Review: I've read this book three times in the last five months. I can't get enough of it. If there's anyone in the world I can relate to it's the protaganist, Holden Caulfield.

Rating: 5 stars
Summary: Top Five
Review: I've read this three tomes. Definitely a classic. In my mind ione of the top five books of the modern era. Brash and honest, Holden Caufield is a young man every old man should look up to. He sizes up his life and finds out what most people don't realize until its all over. Everyone must read this. The sooner the better.

Rating: 5 stars
Summary: I caught catcher fever
Review: I've read two books in my 22 years. One "Where the red fern grows" sometime in the 5th grade and (after weeks of hearing my mother lament on how I had never read the book and how the boy was just like me) "catcher in the rye" on the heels on my graduation. I figure most people either hate or love it. All I know is I spent this long is school and the whole time not once did I feel enlightened...until I read catcher in the rye.

Rating: 5 stars
Summary: not only a good read, a brilliant re-read
Review: i've reviewed this book before, in the summer of 98. i've reread this book a few times and i love it. i really can relate to Holden especially since i have also been clinically depressed. This novel is great because it combines humor with more important themes like death and the difficult transition into adulthood. i love the scene where Holden's old teacher can chuck his exam paper on the bed. also Ackley adds humor with all his crumby habits. i really don't understand why some people hate it, i guess it's a question of taste.

Rating: 5 stars
Summary: A People Shooting Hat
Review: I've spent the past half hour at work reading the reviews of "The Catcher in the Rye" <blowing UPenns money>. I first read this book a few years back when I was 16 years old. It was assigned to us for an English class. I suppose that's how most teenagers get their first glimpse of Holden Caulfield. Most of the reviews have already covered what I consider to be some of the more critical themes within the novel. However, I wanted to point out a portion of a rather recent movie that deals eloquently and poignantly with the major theme of emotional paralysis that Salinger so lucidly portrays by way of Holden. "Six Degrees of Separation", a movie that stars Stockard Channing, Will Smith, and Donald Sutherland, contains an incredibly articulate monologue related to the aforementioned theme. It's one of the most artfully done movie scenes I think I've ever viewed. I urge you ALL to rent this movie <in addition to the scene related to Catcher, it is a fantastic film>.
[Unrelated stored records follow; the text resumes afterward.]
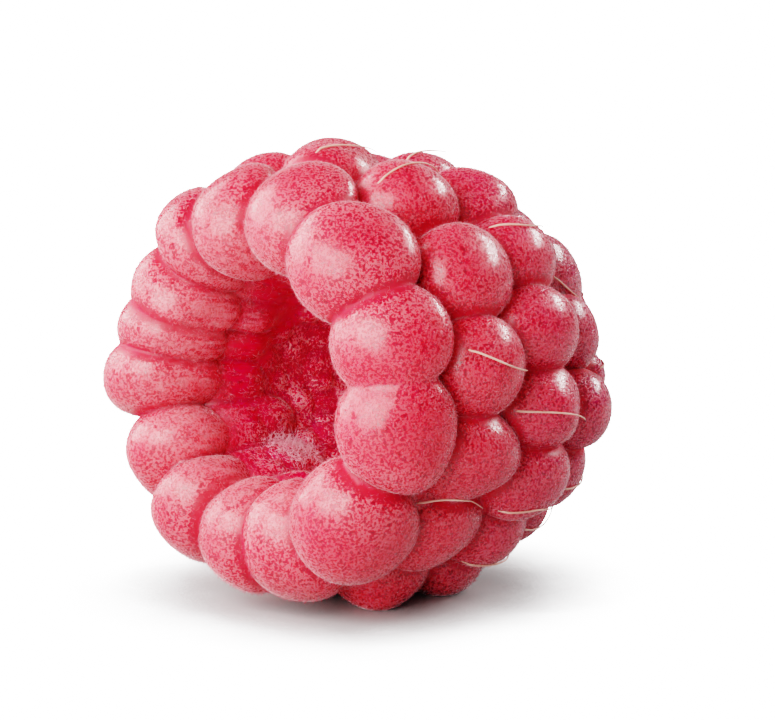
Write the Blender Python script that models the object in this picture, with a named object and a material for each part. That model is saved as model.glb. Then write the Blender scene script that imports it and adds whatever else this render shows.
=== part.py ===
"""A ripe raspberry as picked: a cup of drupelets grown together round a hollow, lying on its side.

Metres, +Z up. The opening faces -Y and tilts up a little, the tip points to +Y, and the lowest drupelets
rest on z = 0 with small flattened patches.

The berry is laid out in a frame of its own: its +Z runs along the axis and out of the opening, a setback is
a distance behind the rim row towards the tip, and angles run round the axis as seen from the opening, 0 to
the right and 90 up.
"""

import math
from collections import namedtuple

import bmesh
import bpy
import numpy as np
from mathutils import Matrix

MM = 0.001
SEED = 11

# How the berry lies: the opening's tilt above the horizon, its turn about its axis, how many drupelets bear
# it, how far a soft drupelet gives to bear, and how deep the bearing ones are flattened. Lengths in mm.
TILT_DEG = 8.0
ROLL_DEG = 8.0
BEARING_COUNT = 5
GIVE = 0.6
SETTLE = 0.2

# A lying berry sags: how far its lowest drupelets move in towards the axis, in mm.
SAG = 0.7

# The rim's drupelets grew unevenly. Each has its angle, how far out of the rim circle it sits, and how far
# it stands forward, in mm.
RIM = (
    (75, -0.6, 0.7),
    (40, -0.3, 0.8),
    (13, -0.3, 0.6),
    (-17, 0.0, 0.2),
    (-52, 0.4, 0.0),
    (-83, 0.1, -0.2),
    (-106, 0.0, -0.3),
    (-131, 0.1, -0.3),
    (-155, -0.1, -0.1),
    (-180, -0.5, 0.0),
    (-197, -0.8, 0.0),
    (-212, -0.6, 0.0),
    (-232, -0.1, 0.0),
    (-254, -0.4, 0.2),
)

# A row of drupelets: setback and radius of their centres, how much deeper the row's lower side lies, their
# half sizes along the berry and through its wall, how far their outer ends lean towards the tip, how many
# there are, and the angle of the first. Lengths in mm.
Row = namedtuple("Row", "setback radius skew along through lean_deg count first_deg")
RIM_ROW = Row(0.0, 7.9, 0.0, 2.55, 3.1, 0, len(RIM), 0)
ROWS = (
    Row(4.3, 8.1, 0.7, 3.0, 3.1, 0, 13, 4.5),
    Row(8.4, 7.9, 0.4, 2.9, 3.1, 10, 16, 13.6),
    Row(11.8, 6.2, 0.2, 2.75, 3.0, 32, 14, 15.0),
    Row(14.0, 4.0, 0.0, 2.5, 2.9, 56, 10, 5.0),
    Row(15.3, 1.9, 0.0, 2.1, 2.8, 76, 5, 20.0),
    Row(15.9, 0.0, 0.0, 1.8, 2.8, 90, 1, 0.0),
)

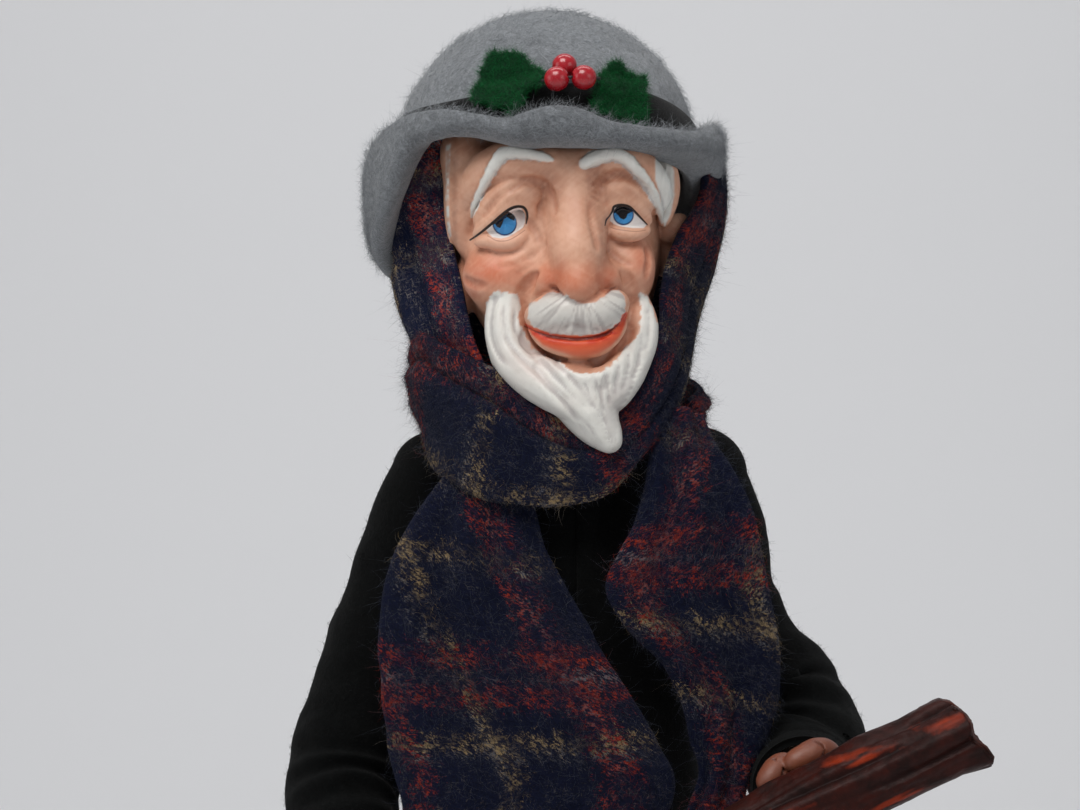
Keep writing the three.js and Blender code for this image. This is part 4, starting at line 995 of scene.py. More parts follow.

Furthermore, I wanted to commend Salinger on one of the most accurate and forthright portrayals of a clinically depressed teenager I have ever encountered within all of literature. The beauty of this novel, for me, was the inclusion of all of Holden's faults w/o apologies. Finally, when we look at adolescents today and recognize the same fear, foibles, insecurities, and hubris that we see in Holden I think it behooves us to realize that all of these perceived character flaws are without premeditation and more so are the result of a naivete that is probably the closest thing we have to innocense in society today. The quality of the reviews of this book is truly a testament to the universality of the adolescent experience.